Westminster’s city officials are weighing the benefits of upgrading to app-connected parking meters to increase convenience.
Council members and the mayor discussed the idea at their Monday, Feb. 24. meeting.
The idea is not to make more money for the city, Mayor Joe Dominick said. The main benefit is to keep people from taking up spaces downtown for an extended period of time, not leaving spaces for people to park when they want to shop, eat and use services downtown.
Councilman Kevin Dayhoff said the current meters were installed in 2001 or 2002 and he would like to see the city upgrade to app-connected meters.
“It would free up street personnel from collecting money out of the meters," Dayhoff said. "It’s very convenient. ... I think it would tie with economic development extremely well."
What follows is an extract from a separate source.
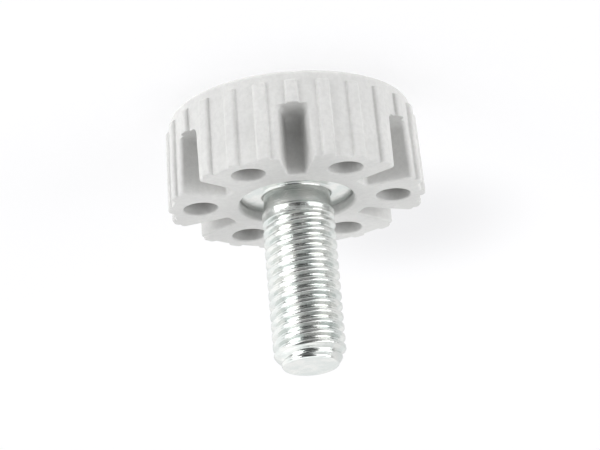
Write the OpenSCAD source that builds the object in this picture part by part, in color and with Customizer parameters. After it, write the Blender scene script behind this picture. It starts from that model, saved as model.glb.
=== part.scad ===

Dominick, said he has thought it is something Westminster should have been doing for years, “being a city that’s trying to be known for technology.”
But many cities enforce meters by attaching license place readers to law enforcement vehicles. This was previously against Westminster city code, but the council approved a change in the past few months.
Dominick said he believes the reason most people skip paying for meters is because less and less people carry change with them. Giving downtown visitors the option to pay electronically would serve them better.
“We should make it easy and simple for people to follow laws and policies and rules,” he said.
Council president Gregory Pecoraro said that the Economic Development Committee agreed to start looking at options and asked City Administrator Barbara Matthews to begin researching what it would take to upgrade meters to those that use wireless technologies for payments and monitoring.
The City of Westminster maintains 512 parking meters as of Jan. 10.
The parking enforcement officer is a member of the Westminster Police Department and is tasked with enforcement. Public Works personnel currently collect the money from the meters.
Dayhoff said that from discussions with police officers, he believes there are public safety benefits to electronic parking meter monitoring. Being able to identify vehicles that have been parked in one location for an extended number of days has helped uncover other public safety issues, he said.
Some parking located within the city limits is already app-connected, but those spaces are on privately owned property and the meters are not owned by the city.